In twelve days, from September 22, 1878, until October 3, 1878, Robert Louis Stevenson walked from Le Monastier to St. Jean du Gard in the Cevennes. His only companion was Modestine, a donkey. He traveled as his fancy led him, stopping to sleep whenever occasion offered. One morning after a night’s sleep out of doors Stevenson scattered coins along the road upon the turf in payment for his night’s lodging.
Modestine, the donkey, demanded that her owner exercise all his ingenuity. At first he loathed her for her intractable differences of opinion displayed concerning the rate of travel to be maintained. Repeated blows seemed not to influence her until he learned to use the magical word “Proot” to get her moving. Later he obtained a real goad from a sympathetic innkeeper at Bouchet St. Nicolas. Modestine was dainty in her eating. She seemed to prefer white bread, but she learned to share half of Stevenson’s brown loaves with him.

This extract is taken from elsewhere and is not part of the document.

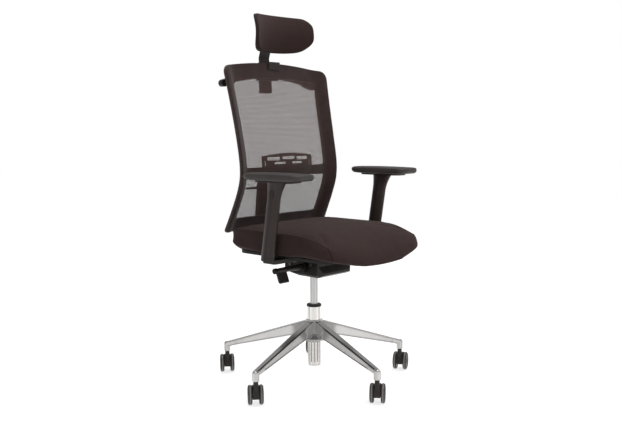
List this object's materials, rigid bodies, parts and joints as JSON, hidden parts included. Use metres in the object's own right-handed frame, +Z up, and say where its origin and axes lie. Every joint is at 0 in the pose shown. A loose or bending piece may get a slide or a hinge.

Modestine and her owner quarreled about a short cut. She hacked, she reared; she even brayed in a loud, aggrieved tone. However, he forced her to give in. A few days later Stevenson began to understand his strong-willed donkey; he came to understand her stupidity, and he overlooked her flights of ill-judged light-heartedness.
Stevenson, like many who buy at the insistence of others and sell at their own pleasure, was eager to dismiss the matter of Modestine’s cost. He had paid sixty-five francs and a glass of brandy for her, but he sold her for thirty-five francs. Stevenson commented that the pecuniary gain was not obvious, but that he had bought freedom into the bargain.
More absorbing than the pleasure with which Stevenson...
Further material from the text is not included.